The court then relied on Solum for the point that a complaint must show the plaintiff’s actual and reasonable reliance on a misrepresentation. In Solum, as in Medeiros, a plaintiff entered into a click-wrap agreement. Even at the pleading stage, the court held that the terms of the agreement negated any allegation of reasonable reliance on the alleged misrepresentation.

Medeiros’s complaint likewise did not plead reasonable reliance on the “up to nine hours” representation. In fact, the complaint did not plead that Medeiros relied at all on that representation. This lack of actual and reasonable reliance sounded the death knell for Medeiros’s 75-1.1 claim.

A Growing Body of Case Law with Serious Consequences

Medeiros is the latest decision that dismisses a consumer’s 75-1.1 claim at the pleading stage. The complaints in these cases suffer from similar flaws: thin allegations of reliance, vague allegations of misrepresentations, and defendant-friendly contract terms.

These cases give defendants a great incentive to pursue motions to dismiss. In most federal courts, a motion to dismiss will prevent plaintiffs from pursuing discovery—where defense costs alone can give the plaintiffs settlement leverage. In state courts, likewise, a defendant can seek a discovery stay while a motion to dismiss is pending.

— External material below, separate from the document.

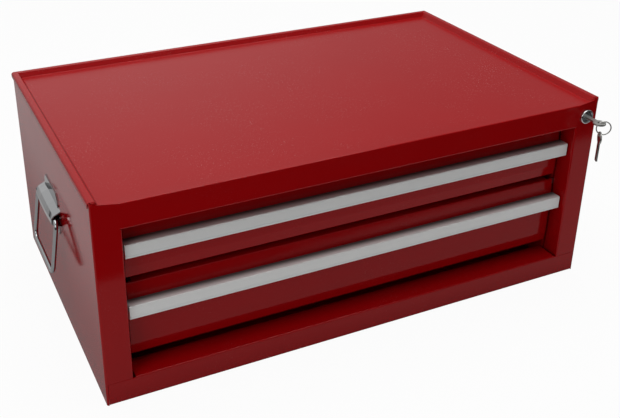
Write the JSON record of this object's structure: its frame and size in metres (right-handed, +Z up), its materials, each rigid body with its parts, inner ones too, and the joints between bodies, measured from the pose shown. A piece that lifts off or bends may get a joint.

These decisions on Rule 12 motions, then, have a serious impact on litigation strategy. A putative class action that is based on a 75-1.1 claim is unlikely to draw a serious settlement offer unless the complaint contains robust allegations about the alleged misrepresentation, the plaintiff’s reliance on that misrepresentation, and why claims about the misrepresentation are not governed by a contract.

Even then, a plaintiff faces more trouble: detailed allegations about a named plaintiff’s reliance on an alleged misrepresentation might fuel arguments that the claim is not appropriate for class certification.

In sum, these decisions should be a cause of concern—potentially nine hours’ worth—for consumers’ lawyers.